- [EXERCISE TASK] All of the data below should be written out exactly.

- [SUPPLIED DATA]
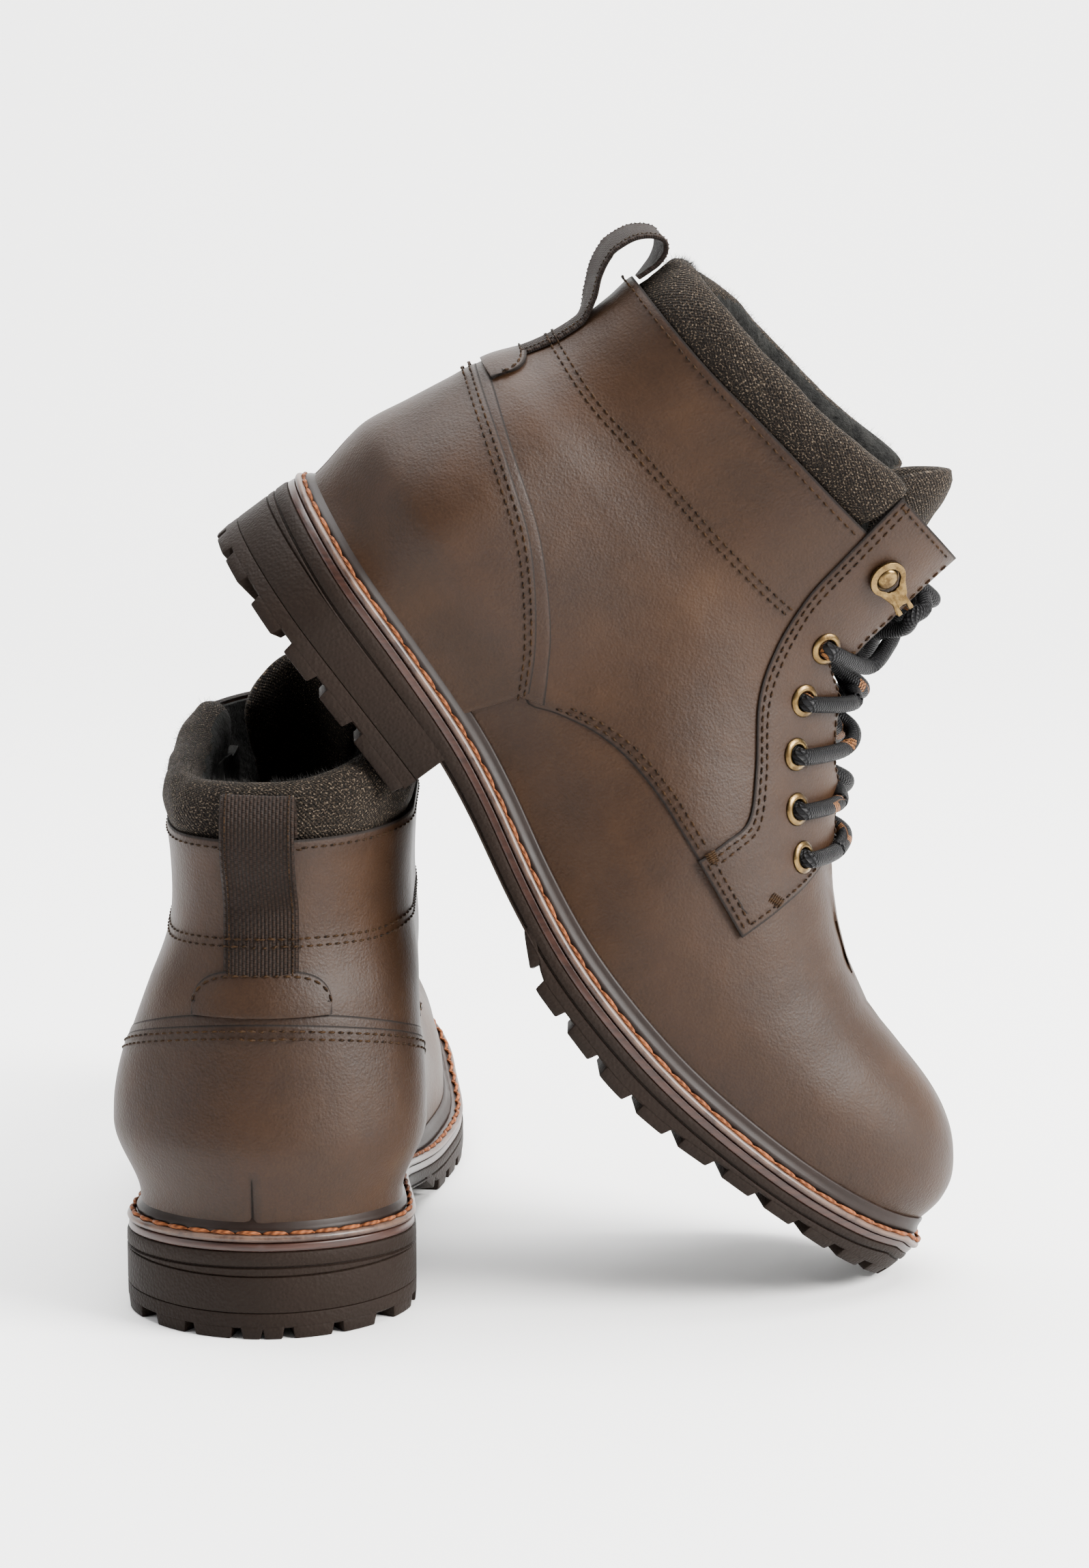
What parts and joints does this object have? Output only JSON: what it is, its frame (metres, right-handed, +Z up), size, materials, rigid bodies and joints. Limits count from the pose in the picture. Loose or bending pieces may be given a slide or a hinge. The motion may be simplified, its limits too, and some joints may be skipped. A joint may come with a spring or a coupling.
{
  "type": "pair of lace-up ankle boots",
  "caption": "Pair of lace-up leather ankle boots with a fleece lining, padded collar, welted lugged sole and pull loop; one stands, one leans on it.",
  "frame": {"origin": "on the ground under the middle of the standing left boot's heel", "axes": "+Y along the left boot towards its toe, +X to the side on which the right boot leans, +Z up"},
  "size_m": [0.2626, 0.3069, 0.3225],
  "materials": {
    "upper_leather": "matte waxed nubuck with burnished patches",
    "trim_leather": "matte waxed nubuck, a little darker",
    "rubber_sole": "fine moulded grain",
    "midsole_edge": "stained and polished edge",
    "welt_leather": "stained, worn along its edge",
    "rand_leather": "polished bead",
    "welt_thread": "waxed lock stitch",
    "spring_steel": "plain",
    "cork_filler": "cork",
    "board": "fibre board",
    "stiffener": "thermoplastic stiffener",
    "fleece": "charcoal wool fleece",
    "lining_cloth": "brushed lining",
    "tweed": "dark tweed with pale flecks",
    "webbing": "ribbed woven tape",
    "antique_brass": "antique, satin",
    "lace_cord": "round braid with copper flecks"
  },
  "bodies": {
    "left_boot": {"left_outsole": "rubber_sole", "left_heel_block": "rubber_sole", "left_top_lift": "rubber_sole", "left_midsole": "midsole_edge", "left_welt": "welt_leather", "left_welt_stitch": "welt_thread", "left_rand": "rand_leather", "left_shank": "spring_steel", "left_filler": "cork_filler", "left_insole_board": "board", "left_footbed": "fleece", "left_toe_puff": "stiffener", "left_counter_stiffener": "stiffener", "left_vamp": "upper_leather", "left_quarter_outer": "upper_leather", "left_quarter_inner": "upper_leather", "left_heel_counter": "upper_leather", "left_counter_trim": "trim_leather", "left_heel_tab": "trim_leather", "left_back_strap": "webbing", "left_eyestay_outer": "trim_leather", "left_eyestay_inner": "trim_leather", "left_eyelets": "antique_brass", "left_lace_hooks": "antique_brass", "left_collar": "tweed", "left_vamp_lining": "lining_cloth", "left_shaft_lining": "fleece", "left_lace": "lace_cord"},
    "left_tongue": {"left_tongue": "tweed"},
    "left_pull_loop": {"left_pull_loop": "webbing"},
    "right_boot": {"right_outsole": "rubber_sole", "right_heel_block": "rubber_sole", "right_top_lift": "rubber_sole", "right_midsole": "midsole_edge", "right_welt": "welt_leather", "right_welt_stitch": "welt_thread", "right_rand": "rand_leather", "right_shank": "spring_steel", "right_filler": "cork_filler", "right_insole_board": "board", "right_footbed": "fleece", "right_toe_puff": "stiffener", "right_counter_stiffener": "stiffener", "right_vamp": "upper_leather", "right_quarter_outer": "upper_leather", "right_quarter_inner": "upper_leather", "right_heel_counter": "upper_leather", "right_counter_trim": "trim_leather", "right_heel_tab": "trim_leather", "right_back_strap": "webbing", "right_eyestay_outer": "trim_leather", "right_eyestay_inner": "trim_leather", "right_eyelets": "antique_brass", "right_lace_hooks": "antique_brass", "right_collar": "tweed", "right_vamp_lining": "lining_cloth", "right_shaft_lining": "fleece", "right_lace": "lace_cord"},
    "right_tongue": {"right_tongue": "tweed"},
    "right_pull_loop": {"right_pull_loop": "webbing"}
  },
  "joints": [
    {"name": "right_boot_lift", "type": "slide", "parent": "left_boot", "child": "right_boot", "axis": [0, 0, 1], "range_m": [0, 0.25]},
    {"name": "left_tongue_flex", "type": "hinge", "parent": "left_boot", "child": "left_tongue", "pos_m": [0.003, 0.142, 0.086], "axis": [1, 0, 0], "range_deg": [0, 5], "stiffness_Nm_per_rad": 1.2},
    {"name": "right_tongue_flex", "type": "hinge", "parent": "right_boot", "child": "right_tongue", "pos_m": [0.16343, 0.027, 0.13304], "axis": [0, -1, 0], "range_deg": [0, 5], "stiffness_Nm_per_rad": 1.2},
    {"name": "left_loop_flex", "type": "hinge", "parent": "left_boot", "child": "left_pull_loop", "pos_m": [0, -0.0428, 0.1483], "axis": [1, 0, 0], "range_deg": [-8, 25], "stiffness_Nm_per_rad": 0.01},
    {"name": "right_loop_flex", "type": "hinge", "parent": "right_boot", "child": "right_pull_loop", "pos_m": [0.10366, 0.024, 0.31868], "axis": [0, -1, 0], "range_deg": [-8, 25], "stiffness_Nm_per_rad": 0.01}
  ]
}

- [ANSWER TO THIS PROBLEM]
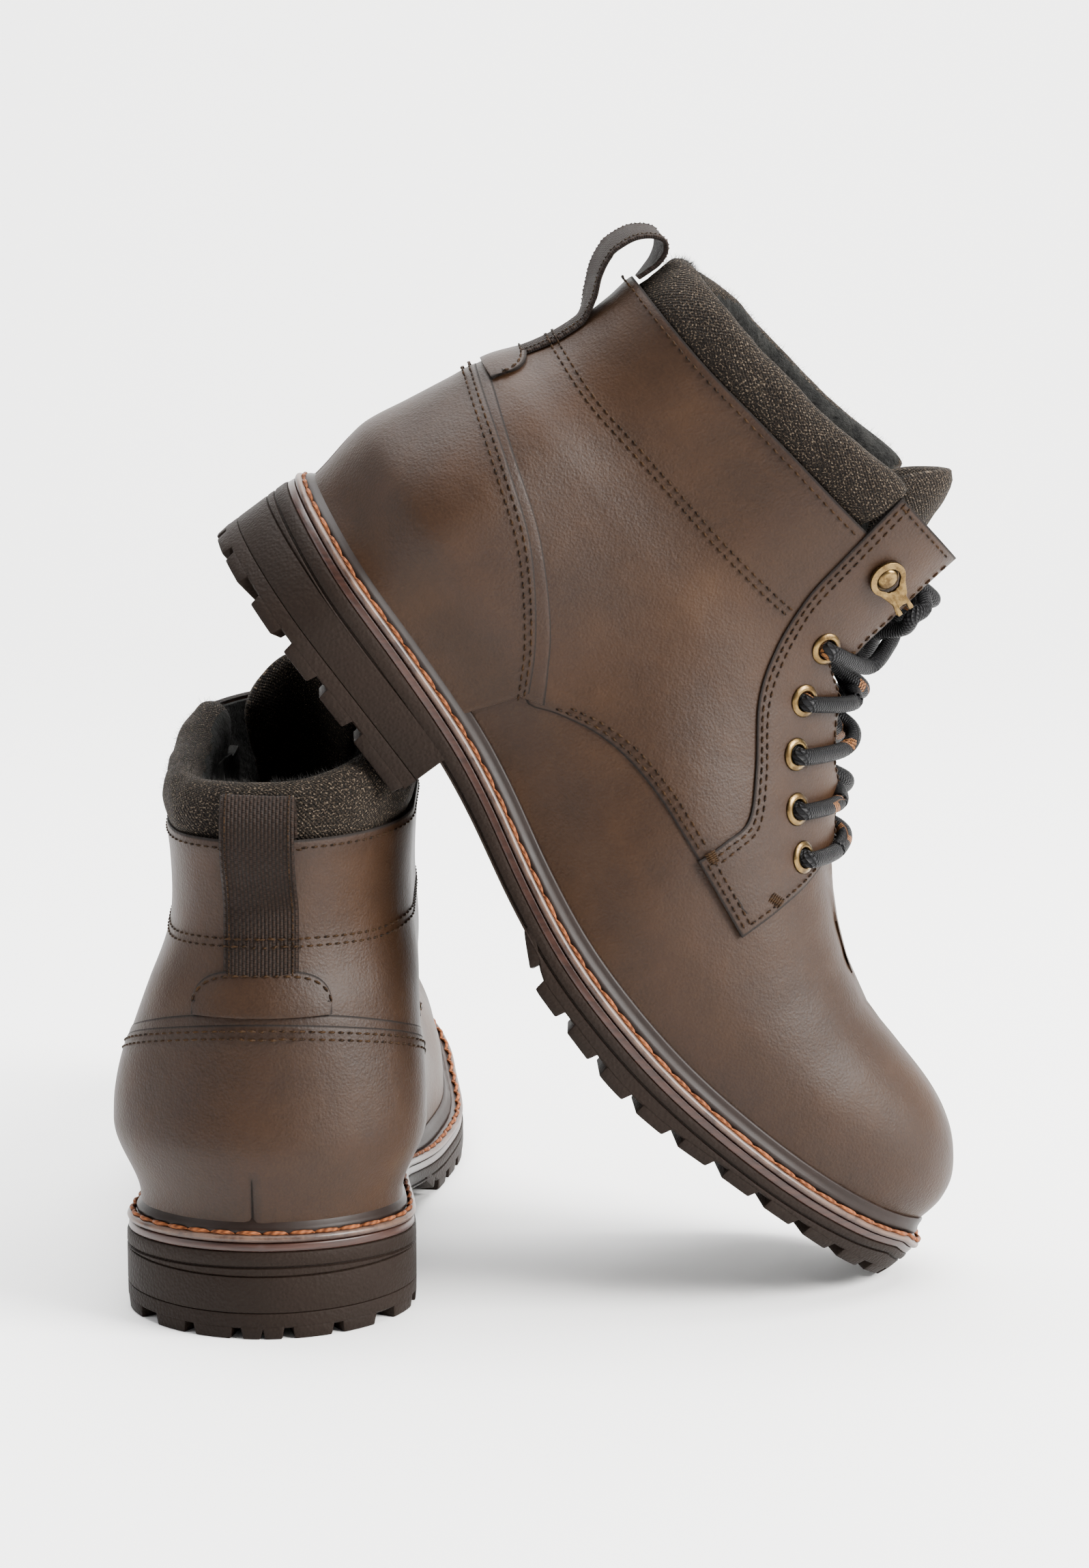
What parts and joints does this object have? Output only JSON: what it is, its frame (metres, right-handed, +Z up), size, materials, rigid bodies and joints. Limits count from the pose in the picture. Loose or bending pieces may be given a slide or a hinge. The motion may be simplified, its limits too, and some joints may be skipped. A joint may come with a spring or a coupling.
{
  "type": "pair of lace-up ankle boots",
  "caption": "Pair of lace-up leather ankle boots with a fleece lining, padded collar, welted lugged sole and pull loop; one stands, one leans on it.",
  "frame": {"origin": "on the ground under the middle of the standing left boot's heel", "axes": "+Y along the left boot towards its toe, +X to the side on which the right boot leans, +Z up"},
  "size_m": [0.2626, 0.3069, 0.3225],
  "materials": {
    "upper_leather": "matte waxed nubuck with burnished patches",
    "trim_leather": "matte waxed nubuck, a little darker",
    "rubber_sole": "fine moulded grain",
    "midsole_edge": "stained and polished edge",
    "welt_leather": "stained, worn along its edge",
    "rand_leather": "polished bead",
    "welt_thread": "waxed lock stitch",
    "spring_steel": "plain",
    "cork_filler": "cork",
    "board": "fibre board",
    "stiffener": "thermoplastic stiffener",
    "fleece": "charcoal wool fleece",
    "lining_cloth": "brushed lining",
    "tweed": "dark tweed with pale flecks",
    "webbing": "ribbed woven tape",
    "antique_brass": "antique, satin",
    "lace_cord": "round braid with copper flecks"
  },
  "bodies": {
    "left_boot": {"left_outsole": "rubber_sole", "left_heel_block": "rubber_sole", "left_top_lift": "rubber_sole", "left_midsole": "midsole_edge", "left_welt": "welt_leather", "left_welt_stitch": "welt_thread", "left_rand": "rand_leather", "left_shank": "spring_steel", "left_filler": "cork_filler", "left_insole_board": "board", "left_footbed": "fleece", "left_toe_puff": "stiffener", "left_counter_stiffener": "stiffener", "left_vamp": "upper_leather", "left_quarter_outer": "upper_leather", "left_quarter_inner": "upper_leather", "left_heel_counter": "upper_leather", "left_counter_trim": "trim_leather", "left_heel_tab": "trim_leather", "left_back_strap": "webbing", "left_eyestay_outer": "trim_leather", "left_eyestay_inner": "trim_leather", "left_eyelets": "antique_brass", "left_lace_hooks": "antique_brass", "left_collar": "tweed", "left_vamp_lining": "lining_cloth", "left_shaft_lining": "fleece", "left_lace": "lace_cord"},
    "left_tongue": {"left_tongue": "tweed"},
    "left_pull_loop": {"left_pull_loop": "webbing"},
    "right_boot": {"right_outsole": "rubber_sole", "right_heel_block": "rubber_sole", "right_top_lift": "rubber_sole", "right_midsole": "midsole_edge", "right_welt": "welt_leather", "right_welt_stitch": "welt_thread", "right_rand": "rand_leather", "right_shank": "spring_steel", "right_filler": "cork_filler", "right_insole_board": "board", "right_footbed": "fleece", "right_toe_puff": "stiffener", "right_counter_stiffener": "stiffener", "right_vamp": "upper_leather", "right_quarter_outer": "upper_leather", "right_quarter_inner": "upper_leather", "right_heel_counter": "upper_leather", "right_counter_trim": "trim_leather", "right_heel_tab": "trim_leather", "right_back_strap": "webbing", "right_eyestay_outer": "trim_leather", "right_eyestay_inner": "trim_leather", "right_eyelets": "antique_brass", "right_lace_hooks": "antique_brass", "right_collar": "tweed", "right_vamp_lining": "lining_cloth", "right_shaft_lining": "fleece", "right_lace": "lace_cord"},
    "right_tongue": {"right_tongue": "tweed"},
    "right_pull_loop": {"right_pull_loop": "webbing"}
  },
  "joints": [
    {"name": "right_boot_lift", "type": "slide", "parent": "left_boot", "child": "right_boot", "axis": [0, 0, 1], "range_m": [0, 0.25]},
    {"name": "left_tongue_flex", "type": "hinge", "parent": "left_boot", "child": "left_tongue", "pos_m": [0.003, 0.142, 0.086], "axis": [1, 0, 0], "range_deg": [0, 5], "stiffness_Nm_per_rad": 1.2},
    {"name": "right_tongue_flex", "type": "hinge", "parent": "right_boot", "child": "right_tongue", "pos_m": [0.16343, 0.027, 0.13304], "axis": [0, -1, 0], "range_deg": [0, 5], "stiffness_Nm_per_rad": 1.2},
    {"name": "left_loop_flex", "type": "hinge", "parent": "left_boot", "child": "left_pull_loop", "pos_m": [0, -0.0428, 0.1483], "axis": [1, 0, 0], "range_deg": [-8, 25], "stiffness_Nm_per_rad": 0.01},
    {"name": "right_loop_flex", "type": "hinge", "parent": "right_boot", "child": "right_pull_loop", "pos_m": [0.10366, 0.024, 0.31868], "axis": [0, -1, 0], "range_deg": [-8, 25], "stiffness_Nm_per_rad": 0.01}
  ]
}